The sad irony is that the champion of a renewed détente should be Trump. It is said that a blind hog finds an occasional acorn, and so it is in this case. Nevertheless, we can declare that it should be the goal of US diplomacy to improve relations with virtually every country on the planet — but that does not mean our leaders should come with financial strings attached to them that lead to a foreign capital.
The final irony is this: Why are the most annoyingly ostentatious patriots always the first ones to name their price? Nixon was the first president to wear an enameled flag pin on his lapel — Nixon, who committed treason with a foreign government, compiled an enemies list and went on to subvert the Constitution. Now we have a candidate who says “America first,” denounces whole groups of people for not being American enough and has suggestive financial connections with a foreign power.

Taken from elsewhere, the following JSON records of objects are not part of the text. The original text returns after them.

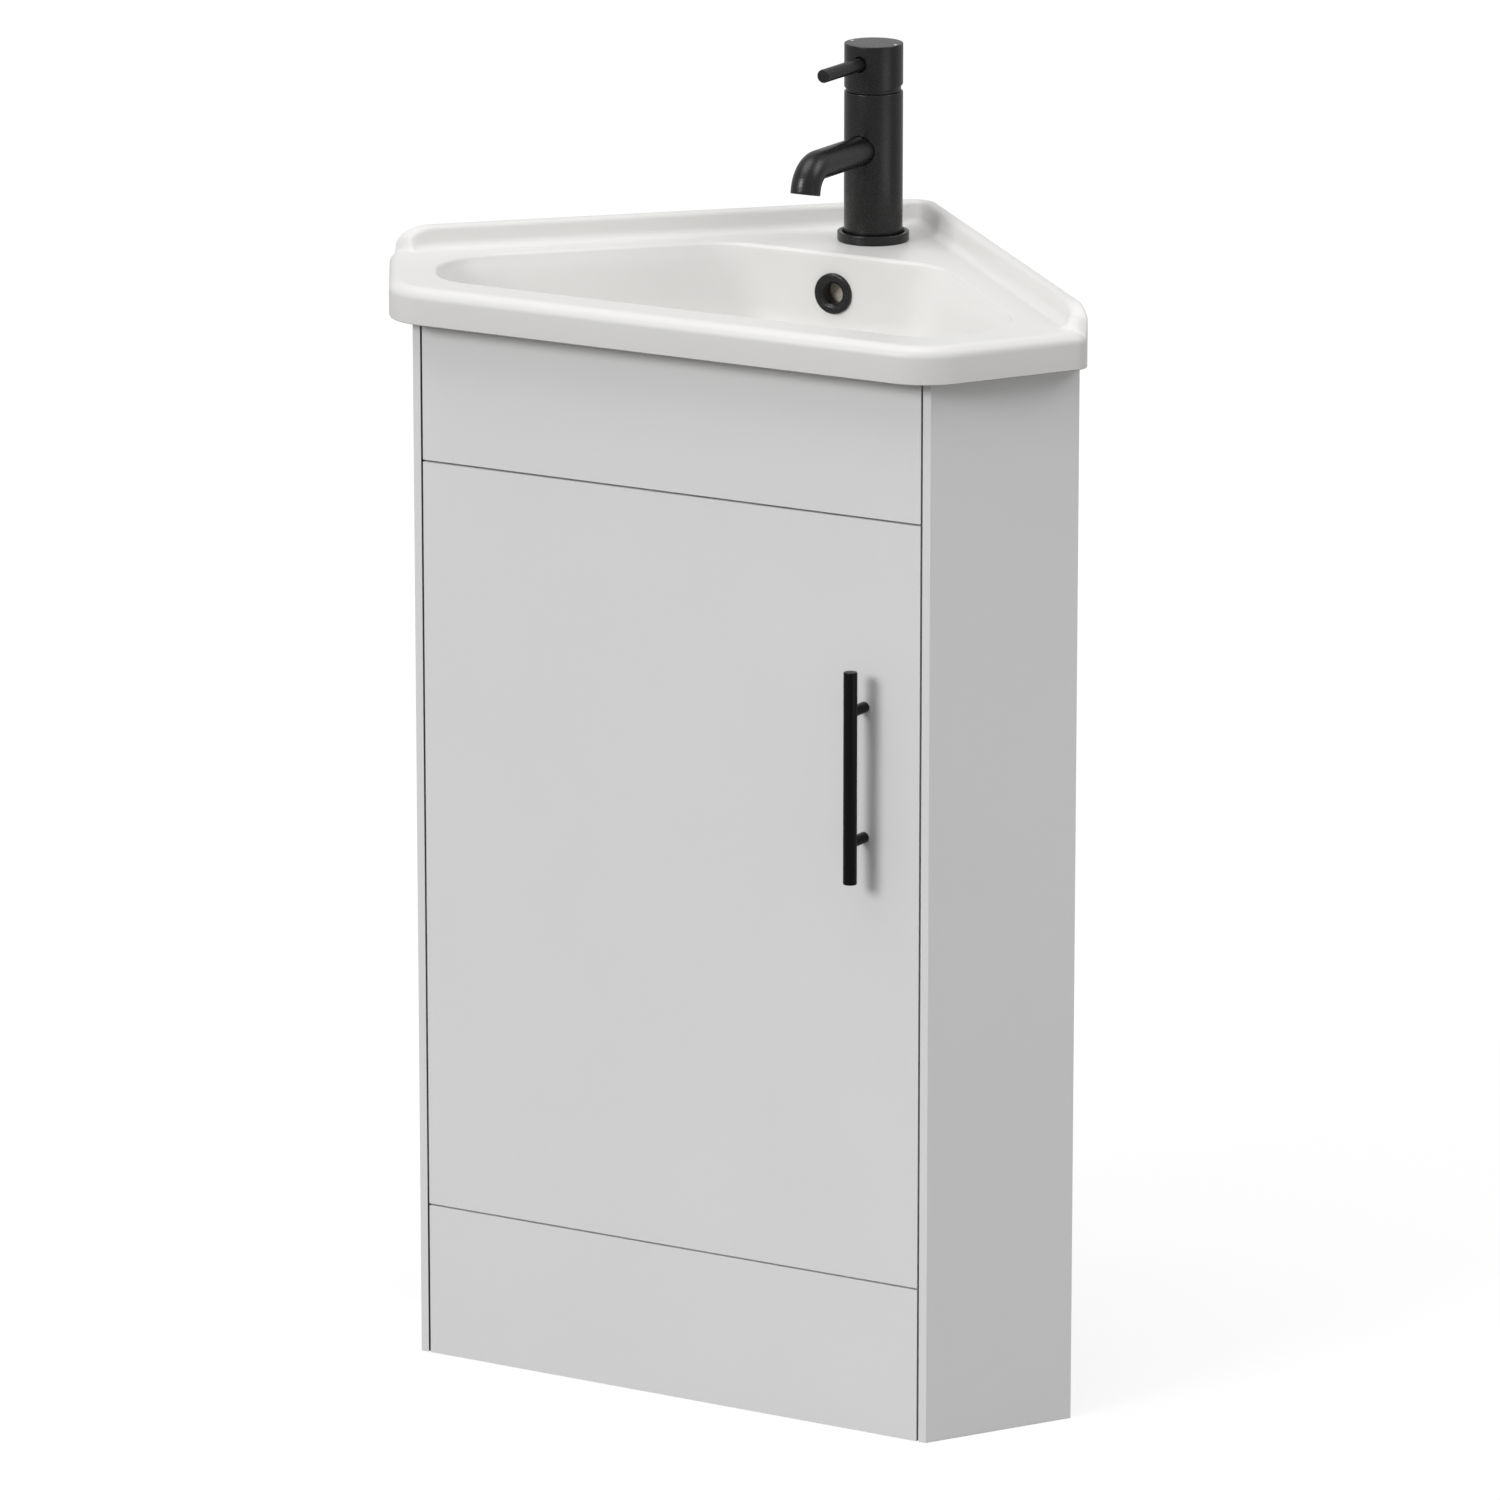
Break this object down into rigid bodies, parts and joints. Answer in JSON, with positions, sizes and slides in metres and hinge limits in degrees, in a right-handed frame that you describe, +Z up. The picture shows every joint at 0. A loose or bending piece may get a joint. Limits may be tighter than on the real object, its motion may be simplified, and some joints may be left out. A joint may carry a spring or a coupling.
{
  "type": "corner vanity unit",
  "caption": "Corner vanity unit: a flared one-door cabinet that fits a right-angled wall corner, with a ceramic corner basin, waste and black lever tap.",
  "frame": {"origin": "middle of the bounding box on the floor, under the cabinet", "axes": "+X to the right seen from the front, +Y from the door towards the wall corner, +Z up"},
  "size_m": [0.578, 0.4066, 0.9607],
  "materials": {
    "front_panel": "satin painted fibreboard, pale grey-white",
    "carcass": "melamine faced board, pale grey",
    "zinc": "die-cast, nickel plated",
    "clear_plastic": "moulded",
    "steel": "zinc plated",
    "ceramic": "gloss white glaze",
    "black_brass": "fine satin black coating",
    "black_steel": "fine satin black coating",
    "rubber": "moulded",
    "mark": "small pale insert"
  },
  "bodies": {
    "cabinet": {"left_end_panel": "front_panel", "right_end_panel": "front_panel", "plinth_board": "front_panel", "front_fascia": "front_panel", "left_gable": "carcass", "right_gable": "carcass", "base_panel": "carcass", "plinth_rail": "carcass", "front_rail": "carcass", "corner_post": "carcass", "left_top_rail": "carcass", "right_top_rail": "carcass", "left_low_rail": "carcass", "right_low_rail": "carcass", "cam_locks": "zinc", "upper_hinge_plate": "zinc", "lower_hinge_plate": "zinc", "upper_hinge_arm": "zinc", "lower_hinge_arm": "zinc", "aerator": "zinc", "cartridge_nut": "zinc", "clamp_plate": "zinc", "corner_blocks": "clear_plastic", "waste_washer": "clear_plastic", "waste_cartridge": "clear_plastic", "tap_cartridge": "clear_plastic", "plate_screws": "steel", "arm_screws": "steel", "tap_stud": "steel", "stud_nut": "steel", "basin": "ceramic", "overflow_ring": "black_brass", "waste_body": "black_brass", "waste_nut": "black_brass", "tap_body": "black_brass", "tap_flange": "black_brass", "spout": "black_brass", "waste_seal": "rubber", "tap_seal": "rubber", "clamp_washer": "rubber"},
    "door": {"door_panel": "front_panel", "handle_bar": "black_steel", "handle_posts": "black_steel", "handle_screws": "steel", "upper_hinge_cup": "zinc", "lower_hinge_cup": "zinc", "hinge_pins": "steel", "cup_screws": "steel", "door_bumpers": "clear_plastic"},
    "tap_swivel": {"swivel_collar": "black_brass", "cartridge_rotor": "clear_plastic", "tilt_pin": "steel"},
    "tap_lever": {"lever_cap": "black_brass", "lever_pin": "black_brass", "cartridge_spindle": "zinc", "grub_screw": "steel", "hot_mark": "mark", "cold_mark": "mark"},
    "plug": {"waste_plug": "black_brass", "plug_seal": "rubber"}
  },
  "joints": [
    {"name": "door_swing", "type": "hinge", "parent": "cabinet", "child": "door", "pos_m": [-0.1927, -0.16685, 0.398], "axis": [0, 0, -1], "range_deg": [0, 95]},
    {"name": "tap_temperature", "type": "hinge", "parent": "cabinet", "child": "tap_swivel", "pos_m": [0, 0.12115, 0.93], "axis": [0, 0, 1], "range_deg": [-45, 45]},
    {"name": "tap_flow", "type": "hinge", "parent": "tap_swivel", "child": "tap_lever", "pos_m": [0, 0.12115, 0.925], "axis": [-1, 0, 0], "range_deg": [0, 15]},
    {"name": "plug_lift", "type": "slide", "parent": "cabinet", "child": "plug", "axis": [0, 0, 1], "range_m": [0, 0.008]}
  ]
}
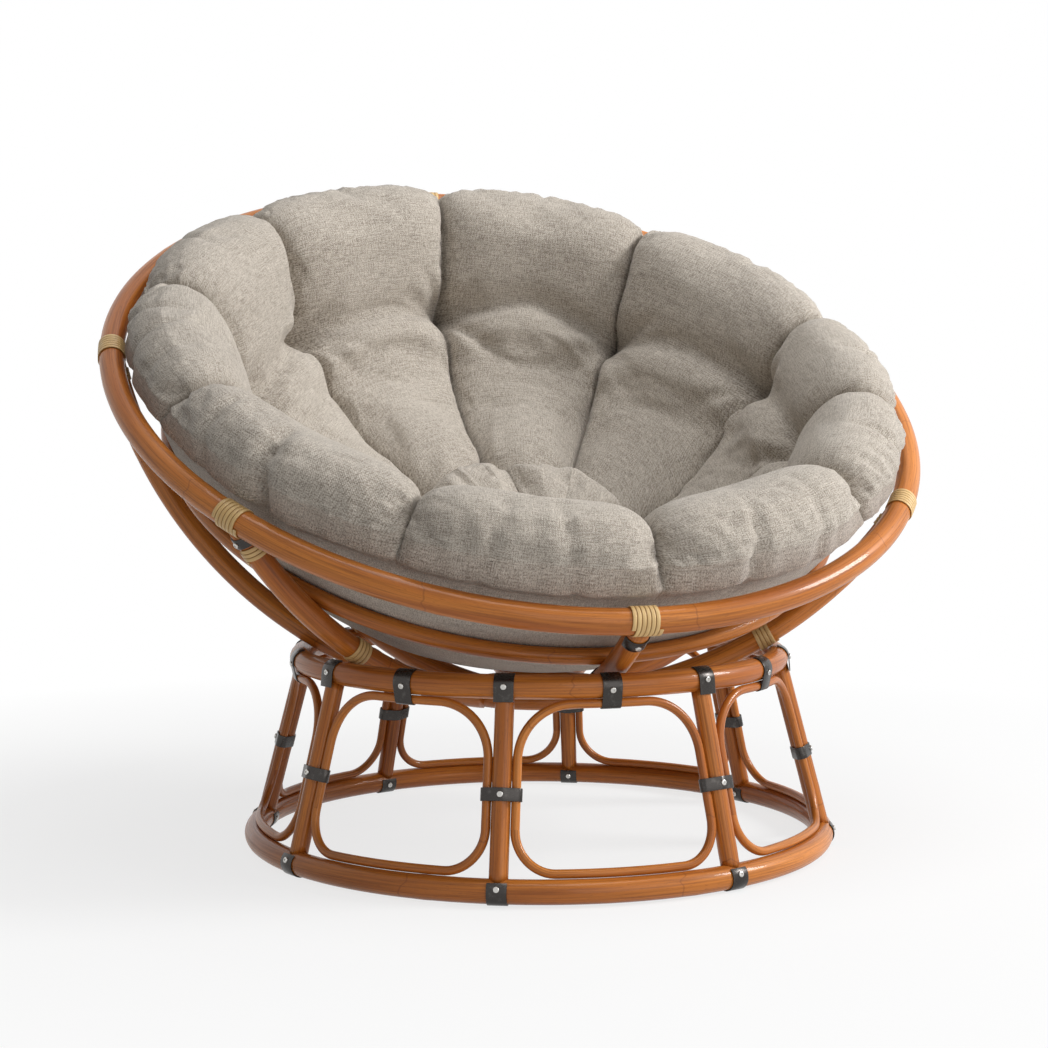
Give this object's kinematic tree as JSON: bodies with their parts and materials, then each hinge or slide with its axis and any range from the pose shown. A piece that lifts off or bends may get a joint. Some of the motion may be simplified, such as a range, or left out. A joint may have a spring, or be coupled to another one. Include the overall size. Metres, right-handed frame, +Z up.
{
  "type": "papasan chair",
  "caption": "Round rattan bowl chair: a tilted bowl of bent cane poles with a channelled, tufted cushion, resting loose on a tapered drum base of rings, posts and bent loops.",
  "frame": {"origin": "centre of the overall bounding box in plan, on the floor that the eight feet stand on", "axes": "+Z up, -Y towards the front that the tilted bowl faces, +X to the sitter's left"},
  "size_m": [1.069, 0.9312, 0.8696],
  "materials": {
    "rattan": "stained and lacquered cane pole, satin",
    "peel": "natural cane peel, matt",
    "strap": "dark gunmetal paint, semi-gloss",
    "fabric": "heathered grey-beige tweed, woven"
  },
  "bodies": {
    "base": {"base_bottom_ring": "rattan", "base_top_ring": "rattan", "leg_1": "rattan", "leg_2": "rattan", "leg_3": "rattan", "leg_4": "rattan", "leg_5": "rattan", "leg_6": "rattan", "leg_7": "rattan", "leg_8": "rattan", "panel_loop_1": "rattan", "panel_loop_2": "rattan", "panel_loop_3": "rattan", "panel_loop_4": "rattan", "panel_loop_5": "rattan", "panel_loop_6": "rattan", "panel_loop_7": "rattan", "panel_loop_8": "rattan", "mid_clamp_1": "strap", "mid_clamp_2": "strap", "mid_clamp_3": "strap", "mid_clamp_4": "strap", "mid_clamp_5": "strap", "mid_clamp_6": "strap", "mid_clamp_7": "strap", "mid_clamp_8": "strap", "top_strap_1": "strap", "top_strap_2": "strap", "top_strap_3": "strap", "top_strap_4": "strap", "top_strap_5": "strap", "top_strap_6": "strap", "top_strap_7": "strap", "top_strap_8": "strap"},
    "bowl": {"rim": "rattan", "bowl_hoop": "rattan", "hub_ring": "rattan", "front_strut": "rattan", "strut_clip": "strap", "rib_1": "rattan", "rib_2": "rattan", "rib_3": "rattan", "rib_4": "rattan", "rib_5": "rattan", "rib_6": "rattan", "rib_7": "rattan", "rim_winding_1": "peel", "rim_winding_2": "peel", "rim_winding_3": "peel", "rim_winding_4": "peel", "rim_winding_5": "peel", "rim_winding_6": "peel", "rim_winding_7": "peel", "rim_winding_8": "peel", "rest_winding_1": "peel", "rest_winding_2": "peel", "rest_winding_5": "peel", "rest_winding_6": "peel"},
    "cushion": {"cushion": "fabric"}
  },
  "joints": [
    {"name": "bowl_tilt", "type": "hinge", "parent": "base", "child": "bowl", "pos_m": [0, -0.0917, 0.7251], "axis": [1, 0, 0], "range_deg": [-31, 5]},
    {"name": "cushion_lift", "type": "slide", "parent": "bowl", "child": "cushion", "axis": [0, -0.5195, 0.8545], "range_m": [0, 0.45]}
  ]
}
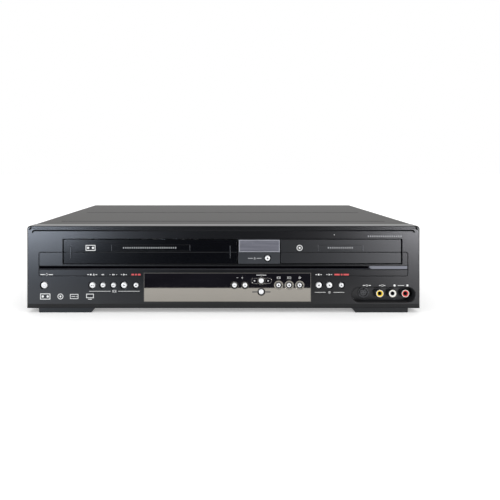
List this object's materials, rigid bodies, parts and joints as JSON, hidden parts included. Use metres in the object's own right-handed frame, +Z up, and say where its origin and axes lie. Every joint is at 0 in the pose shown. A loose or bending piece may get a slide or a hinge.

Yesterday, Trump held a press conference in which he expressed a wish that Russia or China would “find” Hillary Clinton’s missing emails from when she was secretary of state. His statement crosses the line from legitimate criticism of government policy to encouraging foreign powers — meaning foreign espionage services — to commit cybercrimes and spy against Americans. We shall see in the coming days how Trump’s phalanx of Real Americans digests and rationalizes his outburst of subversion and quislingism.
History may not repeat itself, but the melody is close enough that we should be on our guard.